Looking at the all important cooling curve, it appears to me that the heat extraction of the vegetable oils are faster than the commercial oils at the very start of the quench (which surprises me), but at the all important nose of the quench (900 f, 480c) the the heat extraction of the commercial oils are higher (even the slow one), and then at the other all important Mf (around 500, it depends) the commercial oils are slower (which is a good thing).

It appears to me that the heat extraction of the vegetable oils makes a nice clean curve, where the commercial oils look to have been tweaked to have a slow initial rate (perhaps to keep things even), a high rate at the nose (which dictates if the quench is successful or not), and a low rate going into martensite formation (to reduce warping). Meaning the commercial oils are better optimized for quenching steel. Which is what they have been saying all along - through chemical magic they've deformed the curve of the quench oils to better match the quench requirements of steel.

It also looks like the over all "speed" of vegetable oils is faster, which I did not expect.

Cool paper. Thanks JT :thumbup:
 
I read the entire article ,word for word, and understood most of what they were saying.

The gist of it was that all the vegetable oils tested were about the same, but were different than the commercial oils. That is what many of us have been saying all along.

The difference shows most clearly in the graph of cooling curves. Notice how the commercial oils drop the temperature fast at the high end, and them slow down as the steel enters the martensitic-start region. This is more desirable than the curve depicted by the vegetable oils. The article even says that the vegetable oils may not be as suitable for higher alloy steels ( which is the class that knife blades are made from) than would be desirable.

Condensed book version of the report, as I read it, is:
Vegetable oils will work, but will oxidize ( go rancid), and display different cooling characteristics than commercial oils.

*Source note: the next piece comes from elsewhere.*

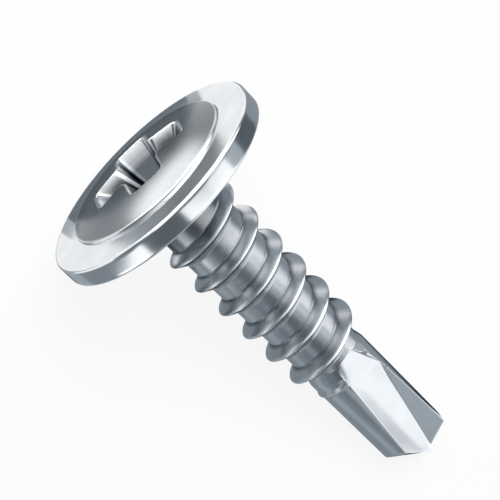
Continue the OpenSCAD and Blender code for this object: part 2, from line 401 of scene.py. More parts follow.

I see nothing in this report that would make me consider changing quenchants at all.
My vegetable oils will be used for frying eggplant, and my Parks oils will be used for quenching blades.

Stacy
 
My vegetable oils will be used for frying eggplant, and my Parks oils will be used for quenching blades.

Stacy

Oh crap. I've been doing that backwards. That explains the indigestion...
 
Sorry, but this is nothing new. The foreman in our heat treat dept. at work posted this on the board a year or so ago. It basicly proves that commercial oils are better for steel. It does'nt mean veg oil won't work, just not near as well.
 
Interesting!


But doesn't this mean that vegetable oils will make the steel as hard as the commercial oils but with a bigger risk of wrapping?
 
Depends on the steel. If the vegetable oils are slower at the nose of the curve they may fail to fully harden steels that require a very fast quench such as 1095 and W2.
 
Umm, if fastest quench speed was the goal, all the searching and waiting could have been greatly reduced... water and brine beat all quenchants mentioned, hands down. It is when you expand you criteria to multiple other factors that things naturally get more complicated.

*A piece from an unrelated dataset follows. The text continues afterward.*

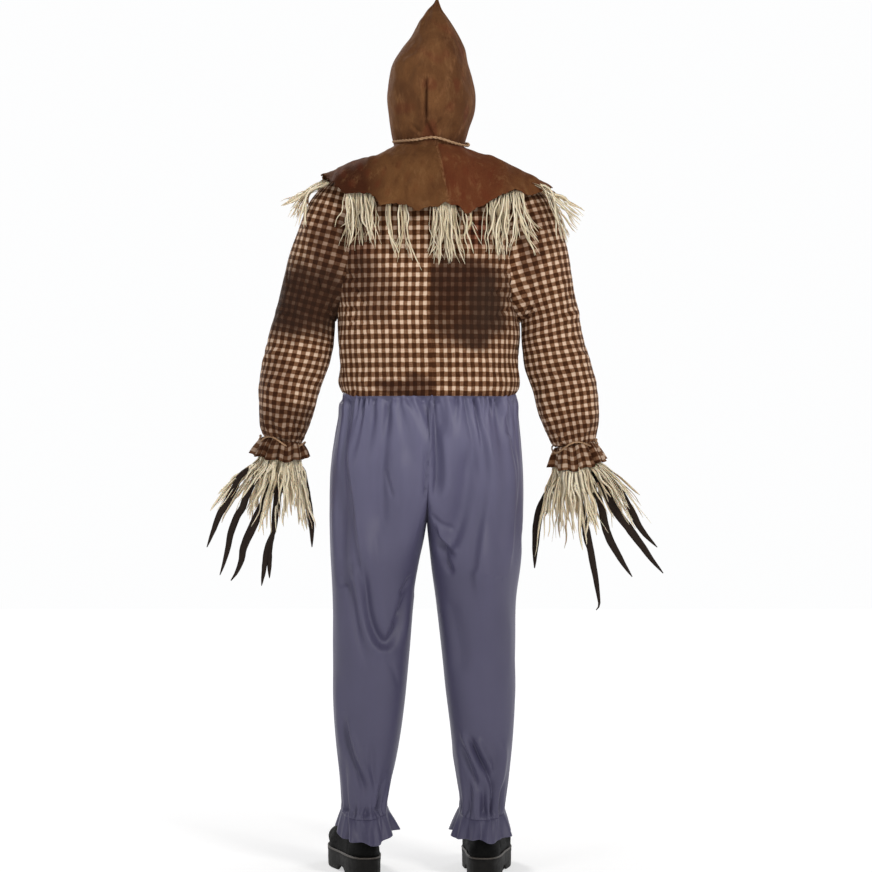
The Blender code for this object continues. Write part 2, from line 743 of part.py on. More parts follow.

I too have seen this study (or one very similar, the text and format seems different), but it fails to alleviate other concerns I have in the consistency of results that I insist on for much of my work. Something that has bothered me concerning this study is the possibility that people could draw conclusions about any petrolium oils other than Micro Temp 157 and Micro Temp 153B, only the most general conclusions can me made about the countless other oils designed for this purpose that were not involved in the test. In quench speed alone there will be a huge discrepency between Parks AAA and Parks #50. How many other liquids could fit between these two oils alone? How many other peterolium based quenchants would fit between them? Based on quench speed alone, AAA is inferior to #50, and both are inferior to water, based on quench speed alone, but is that truly the case?

However this study is fascinating and really shouldn't be dismissed out of hand, there is a load of useful information here about cooling curves and how slight chemical variations, even in natural oils, can have profound effects on properties. Also it is very much worth noting the stability of canola oil in the study while remembering that Houghton has done work with this one vegetable based oil as a quenchant. These studies are invaluable for the little bits of data they provide but even the researchers who do them are often very careful (and wisely so) with their conclusions. The best studies produce more questions than answers.